Enhanced robustness to label, adversarial, or analog noise.
Accelerated convergence via improved initializations from generative denoising models.
Superior generalization in regimes of high capacity or limited data.

Key limitations include:

Failure of spectral denoising when signal and noise modes are entangled (e.g., under heavy overfitting) (Staats et al., 2022).
Oversimplified priors in Bayesian approaches (Gaussian i.i.d.), which may not capture structured sparsity or multimodality (Shao et al., 2021).
Computational cost or complexity for auxiliary denoising networks or diffusion-based generators (Soro et al., 2024, Gong et al., 2024, Harutyunyan et al., 2020).
Potential for suboptimal pruning of non-random modes if cutoffs or penalties are mis-specified.

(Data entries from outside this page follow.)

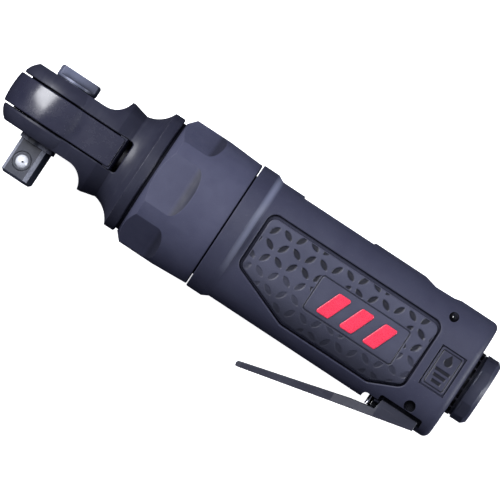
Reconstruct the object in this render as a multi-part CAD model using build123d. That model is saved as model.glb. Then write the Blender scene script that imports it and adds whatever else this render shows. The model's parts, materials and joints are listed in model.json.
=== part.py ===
from build123d import *
import os
from math import acos, cos, pi, radians, sin, tan, sqrt

# A small air ratchet with a 3/8 inch square drive. All lengths are in millimetres.
# X runs along the tool, from the drive axis at x = 0 back to the air inlet. +Y points to the
# reversing knob, so the square drive and the throttle lever are on the -Y side. Z is the depth,
# and the tool lies on its -Z side. Every piece is modelled about the tool's own axis, and the
# whole set is moved at the end so that the origin is at the centre of its underside.

# ---- driving dimensions: head ----
YOKE_RADIUS = 17.0
YOKE_HALF = 5.2
YOKE_CROWN = 0.4
YOKE_TAIL_HALF_WIDTH = 15.0
YOKE_REAR = 22.5
YOKE_SWING = 7.0
YOKE_REACH = 27.0
YOKE_HEEL = (10.4, 12.4, 14.4)
WEAR_FACE = 5.575
WEAR_RADIUS = 12.9
WEAR_TAIL = (21.0, 11.4)
RING_TEETH = 40
RING_TIP = 10.25
RING_ROOT = 11.15

HEAD_HALF = 10.4
HEAD_PLAN_RADIUS = 15.9
HEAD_BEVEL_RADIAL = 2.8
HEAD_BEVEL_AXIAL = 3.9
HEAD_BEVEL_BULGE = 0.35
BAR_RADIUS = 16.2
SLOT_HALF = 5.6
SLOT_REAR = 25.2
FORK_ROOT_X = 11.25
FORK_ROOT_RADIUS = 6.6
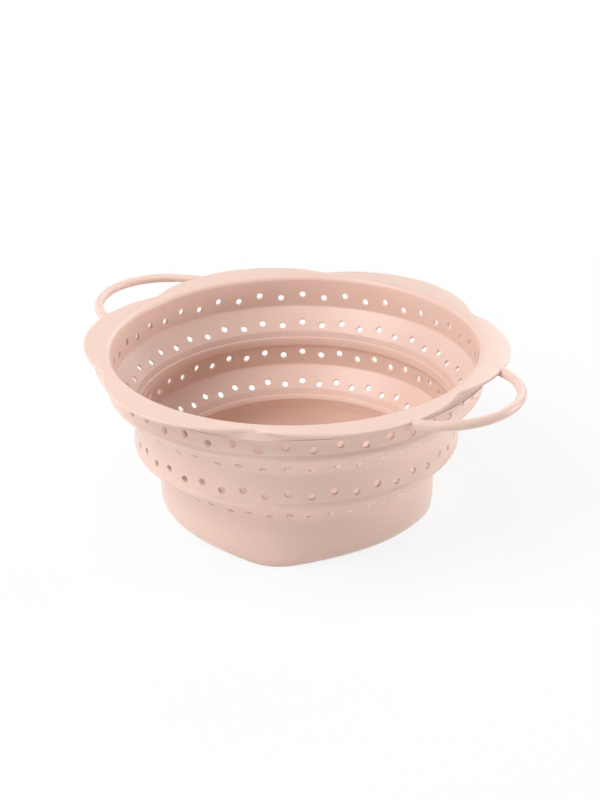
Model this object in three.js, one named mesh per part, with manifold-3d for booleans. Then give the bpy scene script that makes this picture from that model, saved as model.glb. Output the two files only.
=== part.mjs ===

Minor practical tuning (e.g., fraction-of-spectrum threshold, penalty weight calibration) is generally required to maximize the benefit for a particular architecture or noise regime.

7. Future Directions and Extensions

Denoised neural weights are central for future advances in:

Automated, task-conditional weight synthesis for unseen tasks, modalities, or architectures (e.g., joint conditioning on both dataset statistics and architecture descriptors in diffusion-based generation) (Soro et al., 2024).
Structured and dynamic Bayesian priors incorporating weight dependencies, sparsity, or recurrent structure for improved denoising (Shao et al., 2021).
Unified end-to-end learning of dataset encoders, weight generators, and denoising objectives at scale (Soro et al., 2024, Gong et al., 2024).
Theoretical analysis of information bottleneck trade-offs in highly overparameterized and multitask networks under realistic data corruption models (Harutyunyan et al., 2020).

A plausible implication is that the integration of spectral, Bayesian, and generative denoising with information-theoretic training constraints will underpin advanced neural network training and deployment in increasingly noisy, data-constrained, or compute-limited environments.